緑十字飛行のために松戸へ送られた機体の残りが見えますが、間もなく鴨池に投げ捨てられたものと思われます。
A
Aの拡大
Aの拡大
B
Bの拡大
Bの拡大
C
Cの拡大
Cの拡大
Cの拡大
1945年の東京飛行場地図 1946年の航空写真(地図の赤線の部分)
日替わりメモから転記
〇 空撮 占領直後の東京飛行場
大東亜戦争中に、連合軍が如何に日本の航空力を恐れていたかということが、戦後GHQから発せられた多くの命令書によって裏付けられると思います。軍事航空を徹底的に封じるのは戦勝側として当たり前のことですが、それが民間航空にまで及ぶと少々異常な感じを受けるほどです。つまり、1945年8月24日以降一切の日本国籍の飛行停止、そして同年12月31日
航空局の廃止、
民間航空の一切の団体の解散、
すべての航空機及び部品の購入・所有・譲渡・運転・実験の禁止、
航空力学その他一切の教授・研究・実験の禁止
という徹底ぶりで、歴史上ここまで根こそぎに処置した例があるのかというほどです。よほど日本の航空力を恐れていたのでしょう。しかし、一方で、飛行場は温存させ、逓信省電波局内に航空保安部を作らせて航法援助施設の維持管理は日本人がやれという虫のいい命令も出しています。

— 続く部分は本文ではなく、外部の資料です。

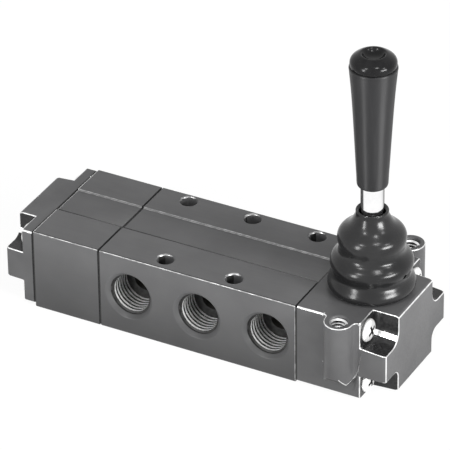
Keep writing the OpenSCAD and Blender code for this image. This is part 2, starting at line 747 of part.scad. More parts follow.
// The boot: three bulges and a collar turned as one wall, with a foot in the neck's groove
module boot() {
    t = boot_wall;
    foot_r = neck_d / 2 + fit_gap;
    grip_r = groove_r + fit_gap;
    foot_top = groove_z + groove_h - fit_gap;
    outer = concat(
        bulge(bulge_low_d / 2, low_shares, -80, 60, 20),
        [[bulge_mid_d / 2 - t - free_gap, boot_base + boot_h * waist_shares[0]]],
        bulge(bulge_mid_d / 2, mid_shares, -40, 68, 18),
        [[bulge_top_d / 2 - t / 2 - free_gap, boot_base + boot_h * waist_shares[1]]],
        bulge(bulge_top_d / 2, top_shares, -22, 68, 18),
        [[collar_d / 2 + t / 2, boot_base + boot_h * collar_share - t],
         [collar_d / 2 - run_gap, boot_base + boot_h * collar_share]]);
    rim = [[collar_d / 2, boot_top - t / 4], [collar_d / 2 - t / 4, boot_top],
        [collar_inner_r, boot_top - t / 2]];
    inner = [for (i = [len(outer) - 2 : -1 : 1]) [max(outer[i][0] - t, collar_inner_r), outer[i][1]]];
    foot = [[foot_r, foot_top + t / 2], [foot_r, foot_top], [grip_r, foot_top], [grip_r, groove_z + fit_gap],
        [foot_r, groove_z + fit_gap], [foot_r, boot_base + fit_gap], [outer[0][0] - t, boot_base + fit_gap]];
    color("#1c1c1c") translate([lever_x, 0, 0]) difference() {
        rotate_extrude() polygon(concat(outer, rim, inner, foot));
        along_x(0, 0, boot_base + boot_h * vent_share) cylinder(d = vent_d, h = bulge_mid_d);
    }
}

centre_body();
spring_housing();
end_cap();
lever_housing();
cap_gasket();
spring_housing_gasket();
lever_housing_gasket();
cap_screws();
lever_housing_screws();
seal_rings();
seal_cages();
seal_retainers();
spring_seats();
spool();
spring_collar();
spool_nut();
inner_spring();
outer_spring();
pivot_pin();
pivot_washers();
lever_arm();
lever_rod();
grip_insert();
handle_grip();
grip_cap();
boot();
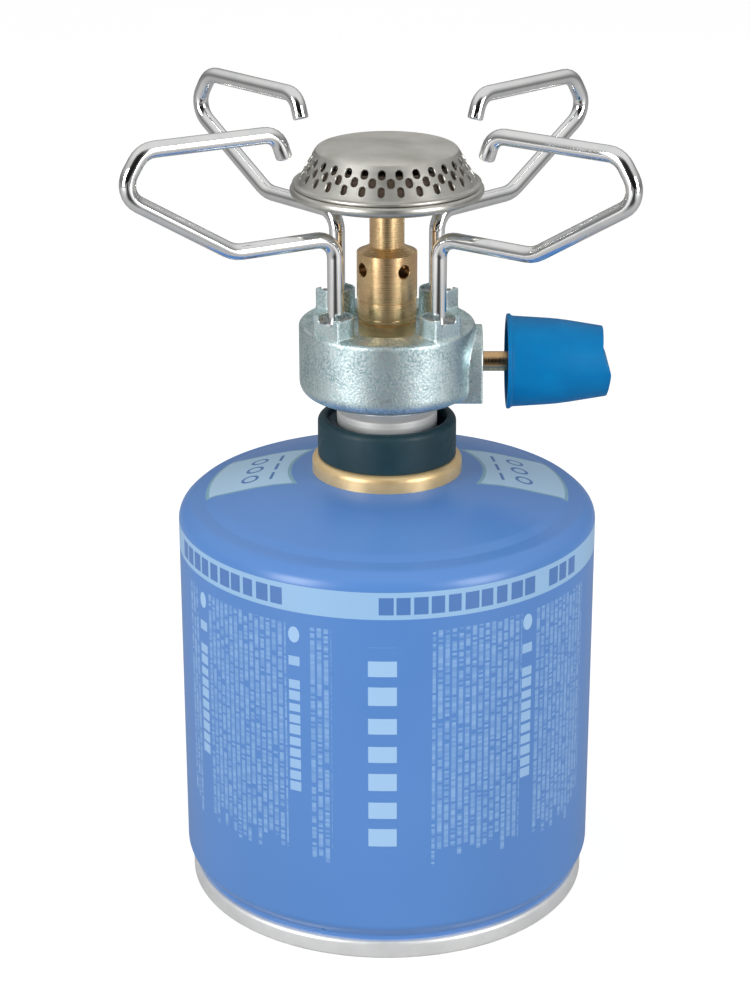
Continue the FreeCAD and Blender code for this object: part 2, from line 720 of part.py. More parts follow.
# ---------------------------------------------------------------- valve needle, spindle and knob
def make_valve_needle():
    """Needle that the spindle's screw pushes onto the seat without turning it."""
    start, end = NEEDLE_X
    tip_r = 0.1
    body_r = SPINDLE_R - 0.6
    cone_end = SEAT_X + 1.6
    return turned_part_x(
        [
            (start, 0.0),
            (start, tip_r),
            (cone_end, body_r),
            (end, body_r),
            (end, 0.0),
        ]
    )


def make_spindle():
    """Brass control spindle: round through the gland, flatted where the knob grips it."""
    start, end = SPINDLE_X
    spindle = turned_part_x(
        [
            (start, 0.0),
            (start, SPINDLE_R),
            (end, SPINDLE_R, 0.5),
            (end, 0.0),
        ]
    )
    flat = Part.makeBox(end, 10, 5, vec(KNOB_HUB_X, -5, SPINDLE_Z + SPINDLE_FLAT))
    return spindle.cut(flat)


def knob_end_cutter():
    """Everything beyond the knob's wavy end: a thumb scoop over a blunt nose, along Y."""
    tip = KNOB_X[1]
    face = outline_face(
        [
            (tip - 1.0, SPINDLE_Z + 16.0),
            (tip - 2.1, SPINDLE_Z + 4.2, 7.0),
            (tip + 0.1, SPINDLE_Z - 0.8, 3.5),
            (tip - 1.4, SPINDLE_Z - 16.0),
            (tip + 10.0, SPINDLE_Z - 16.0),
            (tip + 10.0, SPINDLE_Z + 16.0),
        ]
    )
    cutter = face.extrude(vec(0, 40, 0))
    cutter.translate(vec(0, -20, 0))
    return cutter


def make_control_knob():
    """Hollow tapered plastic knob with a lipped mouth, an inner hub and a scooped end."""
    start, end = KNOB_X
    mid = (start + end) / 2
    shell = turned_part_x(
        [
            (start, KNOB_MOUTH_R - KNOB_WALL + 0.3),
            (start, KNOB_LIP_R, 0.3),
            (start + 0.9, KNOB_LIP_R, 0.3),
            (start + 1.3, KNOB_MOUTH_R, 0.3),
            (mid, KNOB_MID_R, 60.0),
            (end + 1.0, KNOB_END_R),
            (end + 1.0, 0.0),
            (KNOB_FLOOR_X, 0.0),
            (KNOB_FLOOR_X, KNOB_END_R - KNOB_WALL + 0.4, 1.0),
            (mid, KNOB_MID_R - KNOB_WALL, 60.0),
        ]
    )
    hub = cylinder_x(KNOB_HUB_R, KNOB_HUB_X, KNOB_FLOOR_X + 0.5)
    knob = shell.fuse(hub).cut(make_spindle()).cut(knob_end_cutter())
    rim = [edge for edge in knob.Edges
           if edge.BoundBox.XMin > end - 4.0 and edge.BoundBox.YLength > KNOB_END_R]
    return knob.makeFillet(0.4, rim)


# ---------------------------------------------------------------- pan supports
def make_pan_support(stem_azimuth, arm_azimuth):
    """Bent wire: upright stem, lower run, outer corner, flat top run and turned-down tip."""
    path = Part.Wire(
        rounded_edges(
            [
                (0.0, WIRE_FOOT_Z, 0.0),
                (0.0, WIRE_LOWER_Z, 5.0),
                (*WIRE_KNEE, 8.0),
                (*WIRE_SHOULDER, 5.5),
                (WIRE_TOP_CORNER_R, WIRE_TOP_Z, 5.5),
                (WIRE_TIP_BEND_R, WIRE_TOP_Z, 4.5),
                (*WIRE_TIP, 0.0),
            ],
            closed=False,
        )
    )
    section = Part.Wire([Part.Circle(vec(0, 0, WIRE_FOOT_Z), Z_AXIS, WIRE_R).toShape()])
    wire = path.makePipeShell([section], True, False)
    washer_z = BOSS_TOP_Z - POCKET_DEPTH
    groove_r = WIRE_R - WIRE_GROOVE_DEPTH
    groove = ring(WIRE_R + 1, groove_r, washer_z - 0.2, washer_z + WASHER_H + 0.2)
    wire = wire.cut(groove)
    wire.rotate(ORIGIN, Z_AXIS, arm_azimuth)
    azimuth = math.radians(stem_azimuth)
    wire.translate(vec(STEM_AXIS_R * math.cos(azimuth), STEM_AXIS_R * math.sin(azimuth), 0))
    return wire


def make_parts():
    """All pieces by node name."""
    can_body = make_canister_body()
    parts = {
        "canister_body": can_body,
        "canister_base": make_canister_base(can_body),
        "valve_cup": make_valve_cup(can_body),
        "valve_housing": make_valve_housing(),
        "valve_gasket": make_valve_gasket(),
        "valve_stem": make_valve_stem(),
        "valve_spring": make_valve_spring(),
        "locking_collar": make_locking_collar(),
        "bayonet_neck": make_bayonet_neck(),
        "inlet_seal": make_inlet_seal(),
        "inlet_probe": make_inlet_probe(),
        "inlet_filter": make_inlet_filter(),
        "valve_body": make_valve_body(),
        "gland_bush": make_gland_bush(),
        "spindle_seal": make_spindle_seal(),
        "jet_holder": make_jet_holder(),
        "gas_jet": make_gas_jet(),
        "mixer_body": make_mixer_body(),
        "burner_tube": make_burner_tube(),
        "burner_dish": make_burner_dish(),
        "burner_cap": make_burner_cap(),
        "burner_gauze": make_burner_gauze(),
        "valve_needle": make_valve_needle(),
        "spindle": make_spindle(),
        "control_knob": make_control_knob(),
    }
    for place, stem_azimuth in STEM_AZ.items():
        parts["pan_support_" + place] = make_pan_support(stem_azimuth, SUPPORT_AZ[place])
        parts["retaining_washer_" + place] = make_retaining_washer(stem_azimuth)
    return parts


def export_parts():
    os.makedirs("parts", exist_ok=True)
    for node, shape in make_parts().items():
        solids = shape.Solids
        print(node, len(solids), "solid", round(shape.Volume, 2), "mm3", "valid", shape.isValid())
        shape.exportStep("parts/" + node + ".step")


export_parts()
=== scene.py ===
"""Looks of a canister stove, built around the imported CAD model.

Outlines and cutters are written in millimetres, from the sizes of the CAD nodes, and become
metres in the CAD's own frame. The front of the stove is -Y and its control knob points to +X.
"""

import json
import math

import bmesh
import bpy
from mathutils import Matrix, Vector


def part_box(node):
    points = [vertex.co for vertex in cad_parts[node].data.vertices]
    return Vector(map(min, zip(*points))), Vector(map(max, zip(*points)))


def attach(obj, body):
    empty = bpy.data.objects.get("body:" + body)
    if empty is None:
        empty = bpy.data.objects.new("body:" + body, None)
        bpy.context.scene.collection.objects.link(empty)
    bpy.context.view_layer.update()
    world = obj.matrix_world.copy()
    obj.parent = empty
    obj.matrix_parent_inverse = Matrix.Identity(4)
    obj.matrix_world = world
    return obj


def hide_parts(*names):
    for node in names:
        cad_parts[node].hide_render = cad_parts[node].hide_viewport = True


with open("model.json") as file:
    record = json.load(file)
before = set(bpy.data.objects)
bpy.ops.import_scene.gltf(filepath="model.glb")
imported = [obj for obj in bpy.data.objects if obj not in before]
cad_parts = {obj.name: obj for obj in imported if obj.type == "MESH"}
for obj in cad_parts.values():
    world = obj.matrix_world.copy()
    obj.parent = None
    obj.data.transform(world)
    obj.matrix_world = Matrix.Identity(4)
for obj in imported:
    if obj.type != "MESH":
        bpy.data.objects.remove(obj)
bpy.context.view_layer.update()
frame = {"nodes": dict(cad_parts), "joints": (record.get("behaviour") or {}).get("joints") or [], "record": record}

MM = 0.001
SEGMENTS = 192              # facets round a turned piece
FINE_SEGMENTS = 256         # facets round the widest sheets
ARC_STEP = math.radians(12)
SECTOR_STEP = 3             # degrees
SHARP_ANGLE = math.radians(32)
MERGE_DISTANCE = 1e-7       # metres
PLACES = ("front_left", "front_right", "back_left", "back_right")
UP = Vector((0, 0, 1))


# ---------------------------------------------------------------- sizes from the frame
def span(node):
    """Lowest and highest corner of a CAD node, in millimetres."""
    low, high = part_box(node)
    return low / MM, high / MM


def turned_size(node):
    """Largest radius, bottom and top of a CAD node turned about Z, in millimetres."""
    low, high = span(node)
    return max(high.x, high.y), low.z, high.z


def joint_place(body):
    """Where the hinge of a body stands, in millimetres."""
    joint = next(j for j in frame["joints"] if j["child"] == body)
    return Vector(joint["pos_m"]) / MM


SPINDLE_Z = joint_place("knob").z


# ---------------------------------------------------------------- outlines and shells
def rounded(corners, closed=True):
    """Points along straight runs joined by tangent arcs through (u, w[, radius]) corners."""
    count = len(corners)
    points = []
    for i, corner in enumerate(corners):
        here = Vector(corner[:2])
        radius = corner[2] if len(corner) > 2 else 0.0
        if radius == 0 or (not closed and i in (0, count - 1)):
            points.append(here)
            continue
        to_last = (Vector(corners[i - 1][:2]) - here).normalized()
        to_next = (Vector(corners[(i + 1) % count][:2]) - here).normalized()
        half = to_last.angle(to_next) / 2
        centre = here + (to_last + to_next).normalized() * (radius / math.sin(half))
        setback = radius / math.tan(half)
        start = here + to_last * setback - centre
        end = here + to_next * setback - centre
        turn = math.atan2(start.cross(end), start.dot(end))
        steps = max(2, math.ceil(abs(turn) / ARC_STEP))
        points += [centre + Matrix.Rotation(turn * k / steps, 2) @ start for k in range(steps + 1)]
    return points


def sheet_outline(corners, thickness):
    """Closed outline of a sheet whose outer face follows open (radius, height[, bend]) corners."""
    outer = rounded(corners, closed=False)
    inner = []
    for i, point in enumerate(outer):
        along = (outer[min(i + 1, len(outer) - 1)] - outer[max(i - 1, 0)]).normalized()
        inner.append(point + Vector((-along.y, along.x)) * thickness)
    return outer + inner[::-1]


def revolved(outline, segments=SEGMENTS):
    """Vertices and faces of a closed (radius, height) outline turned about Z."""
    vertices = []
    rings = []
    for radius, height in outline:
        first = len(vertices)
        if radius < 1e-6:
            vertices.append((0.0, 0.0, height))
            rings.append([first] * segments)
            continue
        for k in range(segments):
            angle = 2 * math.pi * k / segments
            vertices.append((radius * math.cos(angle), radius * math.sin(angle), height))
        rings.append(list(range(first, first + segments)))
    faces = []
    for i, ring in enumerate(rings):
        other = rings[(i + 1) % len(rings)]
        for k in range(segments):
            n = (k + 1) % segments
            quad = [ring[k], ring[n], other[n], other[k]]
            face = [v for j, v in enumerate(quad) if v != quad[j - 1]]
            if len(face) > 2:
                faces.append(face)
    return vertices, faces


def loft(sections):
    """Vertices and faces of a closed shell through equally long closed sections."""
    count = len(sections[0])
    vertices = [Vector(point) for section in sections for point in section]
    faces = [tuple(range(count))]
    faces.append(tuple(range(len(vertices) - 1, len(vertices) - count - 1, -1)))
    for i in range(len(sections) - 1):
        a = i * count
        for k in range(count):
            n = (k + 1) % count
            faces.append((a + k, a + n, a + count + n, a + count + k))
    return vertices, faces


def circle(radius, count=48):
    """Points round a circle."""
    angles = [2 * math.pi * k / count for k in range(count)]
    return [Vector((radius * math.cos(a), radius * math.sin(a))) for a in angles]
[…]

それと、日本政府として全国で混乱なく終戦処理を行うためには各地との連絡飛行が必要という懇願に対して、陸軍のMC-20と海軍のDC-3、白菊を真っ白に塗って緑十字を画いたGreen Cross Flightを約1か月間だけ認めました。(白菊は実際には使われなかった)
しかし、東京起点で各地への限定ルートとはいうものの羽田は使わせず、千葉県松戸からという変則ぶりでした。さて、ホームページを休止している栃木の杉山さんから久しぶりに写真の提供がありました。
ミズーリ号での降伏調印式に上空を示威飛行したB-29から羽田を写したものです。見た途端に日本陸海軍機が集結している‥‥と息を呑んだのですが、歴史記録と照らし合わせてみますと、どうもまともな飛行機はGreen Cross Flightのために松戸へ送られ、その後の残存機のようであります。断定する自信はありませんので、機体の種類など虫眼鏡と併せて皆さんの鑑定をお願いします。いずれにしても、羽田に残った機体は鴨池に放り込まれ、松戸で役目を終えた27機は焼却され、航空人たちの呆然自失、悔し涙の前で日本の航空が終わりを告げたのでした。
東京飛行場は、鴨池のみならず海面も埋め立てられて、その後のAラン、Bランを擁する大拡張工事が米軍によって行われ、皮肉なことに、あれほど痛めつけられた日本の民間航空なのに、羽田が再開日本民間航空の拠点として復活し発展していくのであります。